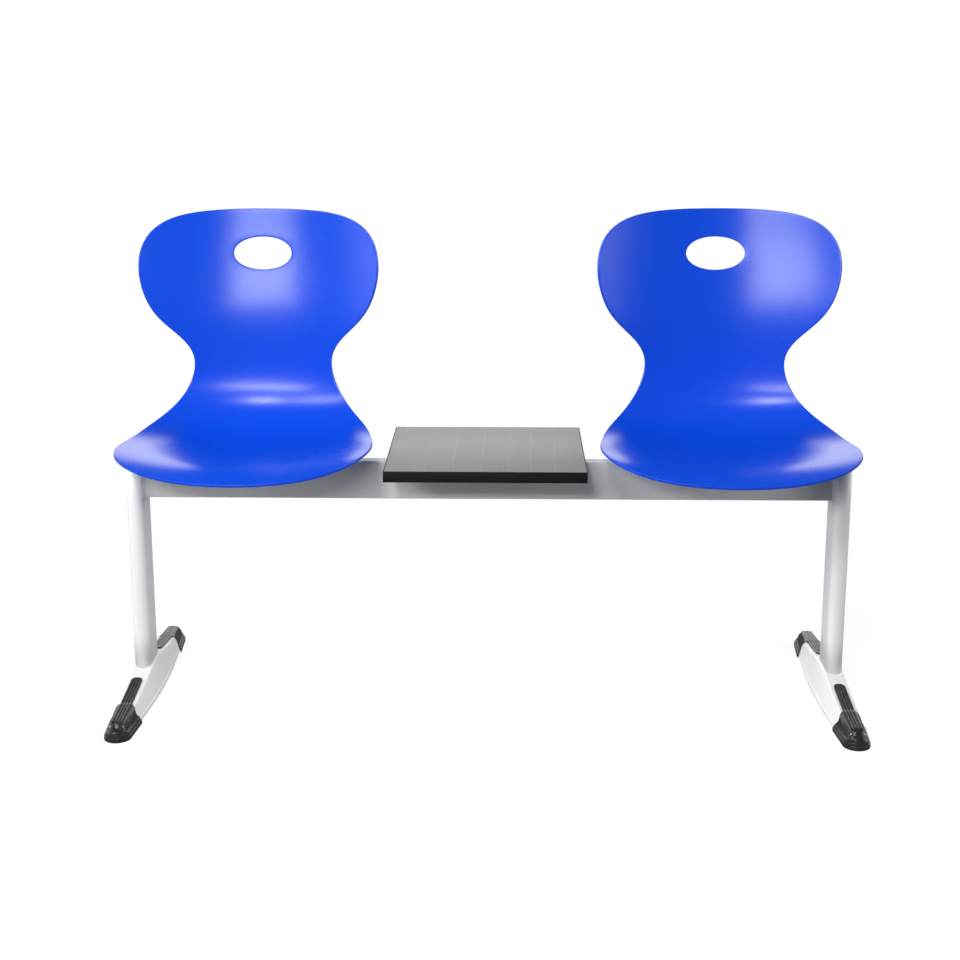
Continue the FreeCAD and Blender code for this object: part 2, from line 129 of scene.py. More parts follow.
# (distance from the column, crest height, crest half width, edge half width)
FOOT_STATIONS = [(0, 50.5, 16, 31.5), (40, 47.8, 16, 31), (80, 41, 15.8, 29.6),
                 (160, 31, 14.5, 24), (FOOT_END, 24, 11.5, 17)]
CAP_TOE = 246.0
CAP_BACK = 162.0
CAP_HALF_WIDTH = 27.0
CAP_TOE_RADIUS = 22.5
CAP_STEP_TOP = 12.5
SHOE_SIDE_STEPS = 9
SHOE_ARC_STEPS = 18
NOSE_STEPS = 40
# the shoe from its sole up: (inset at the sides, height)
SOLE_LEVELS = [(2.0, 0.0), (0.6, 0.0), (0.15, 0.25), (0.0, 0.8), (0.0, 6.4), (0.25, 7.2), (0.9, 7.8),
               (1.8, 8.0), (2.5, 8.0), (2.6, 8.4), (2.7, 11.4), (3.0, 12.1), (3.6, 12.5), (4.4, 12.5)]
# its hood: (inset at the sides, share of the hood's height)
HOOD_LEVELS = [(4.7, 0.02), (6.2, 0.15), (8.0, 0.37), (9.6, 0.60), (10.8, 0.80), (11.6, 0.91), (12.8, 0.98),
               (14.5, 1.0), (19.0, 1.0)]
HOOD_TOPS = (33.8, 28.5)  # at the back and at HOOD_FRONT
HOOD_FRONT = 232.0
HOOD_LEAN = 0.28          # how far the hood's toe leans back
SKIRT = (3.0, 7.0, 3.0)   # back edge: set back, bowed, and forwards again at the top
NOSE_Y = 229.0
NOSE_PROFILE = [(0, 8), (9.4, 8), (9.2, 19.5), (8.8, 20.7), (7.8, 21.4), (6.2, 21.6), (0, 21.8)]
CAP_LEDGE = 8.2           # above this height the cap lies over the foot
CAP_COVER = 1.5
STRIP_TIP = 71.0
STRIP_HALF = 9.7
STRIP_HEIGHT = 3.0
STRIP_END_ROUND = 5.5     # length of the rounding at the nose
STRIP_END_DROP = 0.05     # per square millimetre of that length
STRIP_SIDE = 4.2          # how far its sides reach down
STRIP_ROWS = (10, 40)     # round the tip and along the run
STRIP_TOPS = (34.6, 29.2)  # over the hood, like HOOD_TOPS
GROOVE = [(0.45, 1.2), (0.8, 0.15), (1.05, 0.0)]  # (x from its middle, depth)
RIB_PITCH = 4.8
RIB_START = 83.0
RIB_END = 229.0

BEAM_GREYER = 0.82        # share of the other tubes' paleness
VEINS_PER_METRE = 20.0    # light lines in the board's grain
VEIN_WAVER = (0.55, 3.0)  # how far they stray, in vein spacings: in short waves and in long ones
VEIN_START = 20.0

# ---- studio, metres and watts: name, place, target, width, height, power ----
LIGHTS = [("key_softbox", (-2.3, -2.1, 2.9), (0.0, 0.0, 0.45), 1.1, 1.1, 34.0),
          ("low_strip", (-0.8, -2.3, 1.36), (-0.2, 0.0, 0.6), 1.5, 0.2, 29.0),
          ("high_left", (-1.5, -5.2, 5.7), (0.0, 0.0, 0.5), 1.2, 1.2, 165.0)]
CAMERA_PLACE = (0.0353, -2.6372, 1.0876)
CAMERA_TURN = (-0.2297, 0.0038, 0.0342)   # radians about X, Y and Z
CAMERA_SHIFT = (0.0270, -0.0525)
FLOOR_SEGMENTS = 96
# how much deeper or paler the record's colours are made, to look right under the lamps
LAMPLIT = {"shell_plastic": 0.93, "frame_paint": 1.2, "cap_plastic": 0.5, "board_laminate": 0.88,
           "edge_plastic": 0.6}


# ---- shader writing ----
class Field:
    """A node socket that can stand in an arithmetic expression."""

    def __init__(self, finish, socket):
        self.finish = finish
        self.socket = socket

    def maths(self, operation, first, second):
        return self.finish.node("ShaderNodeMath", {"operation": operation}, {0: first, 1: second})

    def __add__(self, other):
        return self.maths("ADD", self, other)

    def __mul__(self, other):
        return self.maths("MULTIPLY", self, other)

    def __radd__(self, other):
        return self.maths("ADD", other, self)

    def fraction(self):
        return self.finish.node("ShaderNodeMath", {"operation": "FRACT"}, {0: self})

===

**Exercise requirements:** Copy out every line from the material above in which the word "this" appears.

**Task output:**
Continue the FreeCAD and Blender code for this object: part 2, from line 129 of scene.py. More parts follow.
CAP_LEDGE = 8.2           # above this height the cap lies over the foot